Bob:01:38:59Yeah. Yeah. It is the two of us. My partner, Bruce McNevin was at a hedge fund for many, many years, 30 years as a data scientist before data science existed as a thing, and professor of econometrics at NYU. And so he is a core part of building the model. I also have built these strategic models for a long time. And so that’s a big part of, you know, the two of us together are the hands on keys. You know? Some people ask, like, how could you have built this model. The answer is, well, we’ve done it for 20 years, and so we’re building the model. Like, what do you want me to tell you?

Adam:01:39:49 Awesome. Awesome. Well, Mike, should we let him — let Bob go to his Friday evening? Or — …

Mike:01:39:54Yeah. I think we covered — …

Bob:01:39:56Yes. This has been super fun.

Mike:01:39:58Yeah.

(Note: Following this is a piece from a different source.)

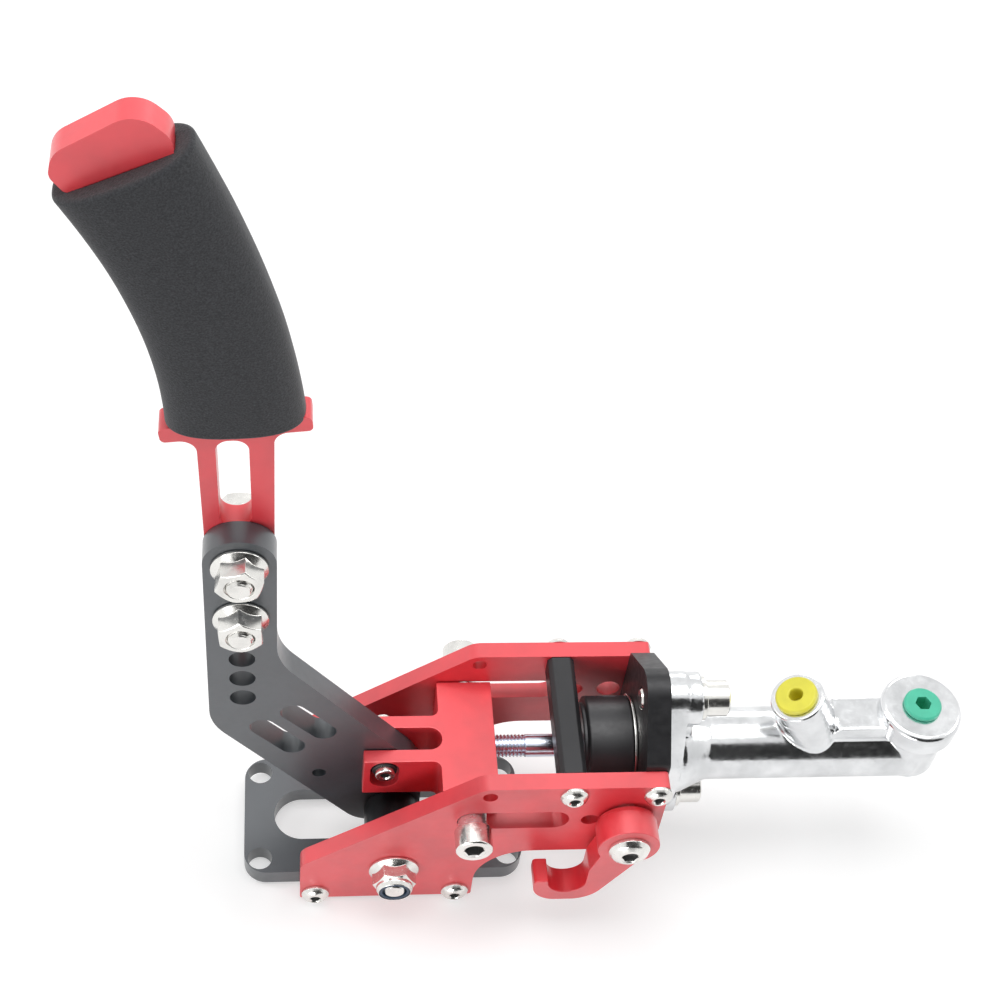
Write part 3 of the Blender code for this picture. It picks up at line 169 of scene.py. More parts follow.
def stadium(x0, y0, x1, y1, radius, arc=24):
    first = Vector((x0, y0))
    second = Vector((x1, y1))
    along = (second - first).normalized()
    side = Vector((-along.y, along.x)) * radius
    points = [second + Matrix.Rotation(-math.pi * k / arc, 2) @ side for k in range(arc + 1)]
    return points + [first + Matrix.Rotation(-math.pi * k / arc, 2) @ -side for k in range(arc + 1)]


# Solids

PLANES = {
    "X": Matrix(((0, 0, 1), (1, 0, 0), (0, 1, 0))),
    "Y": Matrix(((1, 0, 0), (0, 0, -1), (0, 1, 0))),
    "Z": Matrix(((1, 0, 0), (0, 1, 0), (0, 0, 1))),
}


def link(obj):
    bpy.context.scene.collection.objects.link(obj)
    return obj


def baked(obj):
    """The object's mesh with its modifiers applied; the object goes."""
    bpy.context.view_layer.update()
    graph = bpy.context.evaluated_depsgraph_get()
    mesh = bpy.data.meshes.new_from_object(obj.evaluated_get(graph))
    bpy.data.objects.remove(obj, do_unlink=True)
    return mesh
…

We’ve covered a lot of stuff. We did the macro. We did the history of Bob. And probably Bob, why don’t you let everybody know where Bob E Unlimited can be found and where people can find your products, your websites, your twitters, etc., etc., so that …

Bob:01:40:14Exactly. Exactly. Well, you can find me @BobEUnlimited on Twitter, and I’m happy to — I’m very often on Twitter and so very active. So, check me out there. Or you could check out what we’re doing with HFND at is probably the best place to check it out. So, thank you so much for having me on. I really appreciate it.

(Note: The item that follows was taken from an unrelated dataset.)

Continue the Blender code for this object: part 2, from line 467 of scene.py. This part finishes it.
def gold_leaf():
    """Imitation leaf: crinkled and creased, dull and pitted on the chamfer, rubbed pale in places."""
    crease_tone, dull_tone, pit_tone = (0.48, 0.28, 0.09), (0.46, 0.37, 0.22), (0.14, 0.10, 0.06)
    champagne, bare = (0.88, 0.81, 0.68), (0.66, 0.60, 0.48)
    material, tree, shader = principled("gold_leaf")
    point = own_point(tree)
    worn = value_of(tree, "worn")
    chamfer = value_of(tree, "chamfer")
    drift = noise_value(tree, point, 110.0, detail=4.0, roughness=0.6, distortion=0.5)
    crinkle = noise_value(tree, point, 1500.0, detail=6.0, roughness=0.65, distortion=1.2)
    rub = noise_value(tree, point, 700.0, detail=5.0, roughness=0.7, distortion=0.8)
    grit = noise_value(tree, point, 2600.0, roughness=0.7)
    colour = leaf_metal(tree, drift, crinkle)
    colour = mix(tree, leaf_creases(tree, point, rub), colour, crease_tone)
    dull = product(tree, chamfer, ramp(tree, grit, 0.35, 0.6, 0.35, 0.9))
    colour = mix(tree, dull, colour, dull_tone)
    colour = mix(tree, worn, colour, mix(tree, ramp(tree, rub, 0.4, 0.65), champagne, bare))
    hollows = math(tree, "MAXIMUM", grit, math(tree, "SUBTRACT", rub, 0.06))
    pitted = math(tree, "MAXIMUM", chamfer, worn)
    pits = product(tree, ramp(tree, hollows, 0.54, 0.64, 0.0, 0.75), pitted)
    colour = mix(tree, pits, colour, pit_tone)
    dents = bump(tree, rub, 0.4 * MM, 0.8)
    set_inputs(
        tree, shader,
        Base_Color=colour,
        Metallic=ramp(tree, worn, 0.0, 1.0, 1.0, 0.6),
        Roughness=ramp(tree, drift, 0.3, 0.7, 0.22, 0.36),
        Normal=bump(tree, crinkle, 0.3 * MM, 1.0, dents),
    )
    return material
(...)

Mike:01:40:34Thanks for joining us.

Adam:01:40:36Amazing first conversation of the year for me. I hope they all live up to this standard. Really appreciate your, like, you spend a lot of time with us, so I really appreciate your generosity as well.

Bob:01:40:46Oh, no. Thank you so much for having me. Really appreciate it.

Adam:01:40:49Love it. All right. Well, we’ll find you online and have you on sometime later in the year. All the best of luck.

Bob:01:40:55Great. Talk to you guys later.

Adam:01:40:57Thanks. Have a great weekend.